Il ne fait pas un pli que je suis assez fan de ce premier volet (je n'ai pas lu le 2e, je suis une quiche en anglais). J'ai moi aussi été assez surprise par le réalisme accordé dans un univers fantasy(i)en concernant les questions économiques, l'apprentissage de diverses matières et aussi sa relation avec autrui (un héros bien malgré lui car il en bave quand même pas mal).
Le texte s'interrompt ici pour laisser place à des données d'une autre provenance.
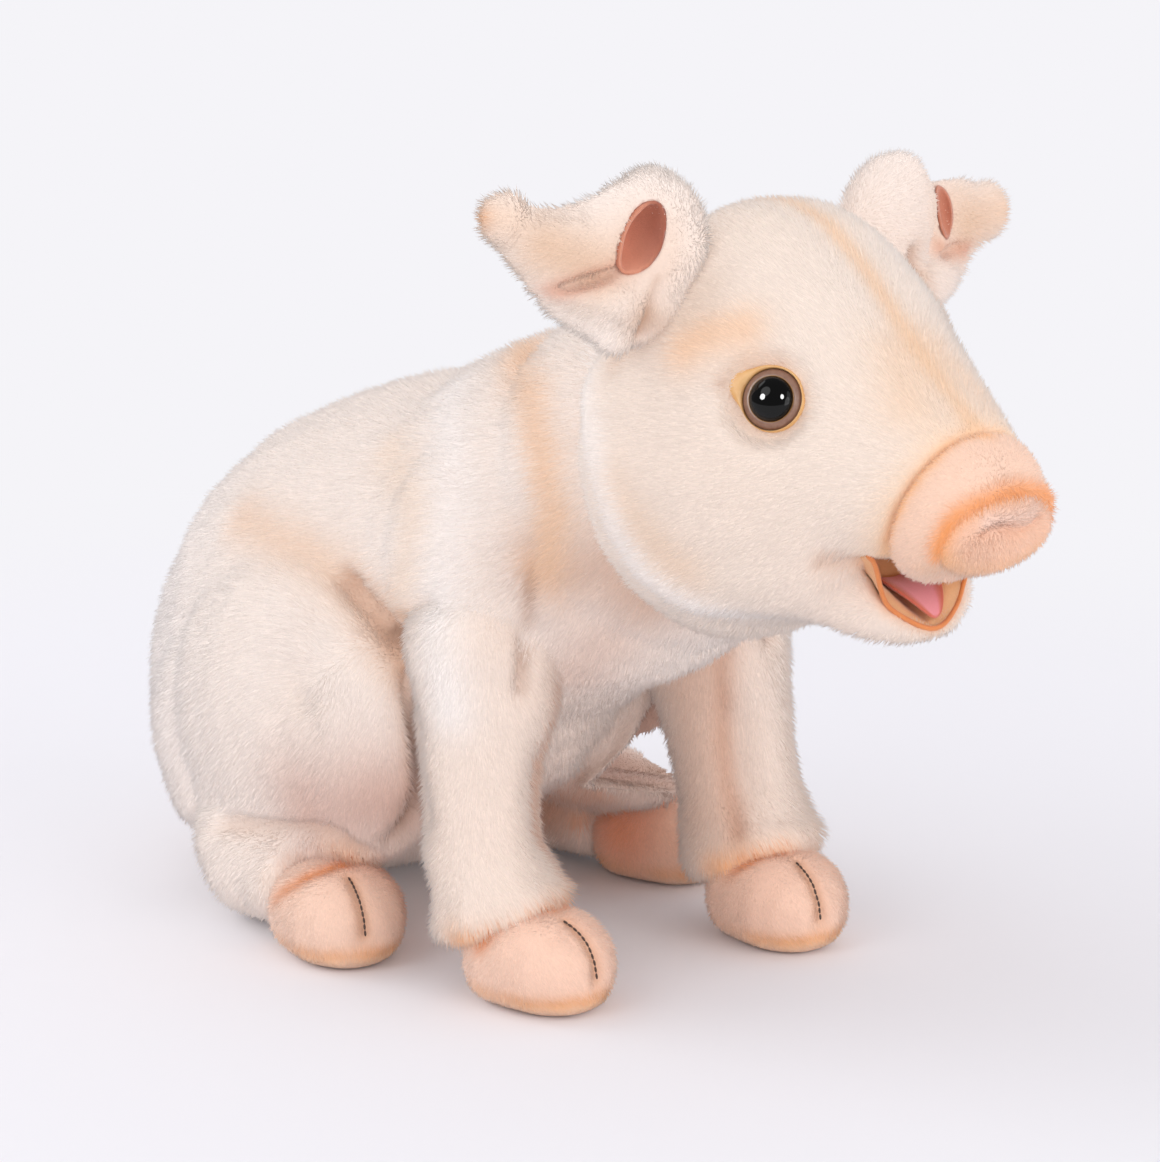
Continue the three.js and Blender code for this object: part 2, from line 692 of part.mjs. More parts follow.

Après, petit apparté, Bragelonne compte publier le deuxième volume en deux tomes, parait-il pour des raisons "évidentes" de poids et de longueur ; mais cela fait grince les dents de beaucoup de monde (dont les miennes) de devoir payer 50€ minimum pour le lire (25€ minimum annoncé sur le blog de Bragelonne pour chaque livre)
Gromovar a dit…
J'y jetterai un oeil.

Pour Bragelonne, il faut bien payer les traducteurs. C'est vrai que c'est ennuyeux.
Vert a dit…
Rah du coup ça me donnerait presque envie de le lire. Bon je le garderais un coin de ma tête pour une lecture à la plage (vu la taille du machin, ça doit bien protéger du soleil en plus !)
Gromovar a dit…
Si TiberiX le conseille, moi aussi.
Efelle a dit…
Ca a un petit côté Terremer, non ?

Tiberix tu le vends bien. A suivre quand le cycle sera complet chez Milady.
Efelle a dit…
Ou alors en VO.
Jules Athouni a dit…
Très bon roman en effet. Sans être la claque du siècle c'est une très agréable récréation.
Tristelune a dit…
Depuis un bout de temps j'hésite à acheter ce bouquin ; il va falloir que je me lance un jour d'après ta critique !
Gromovar a dit…
C'est vraiment plaisant à lire en dépit de quelques longueurs.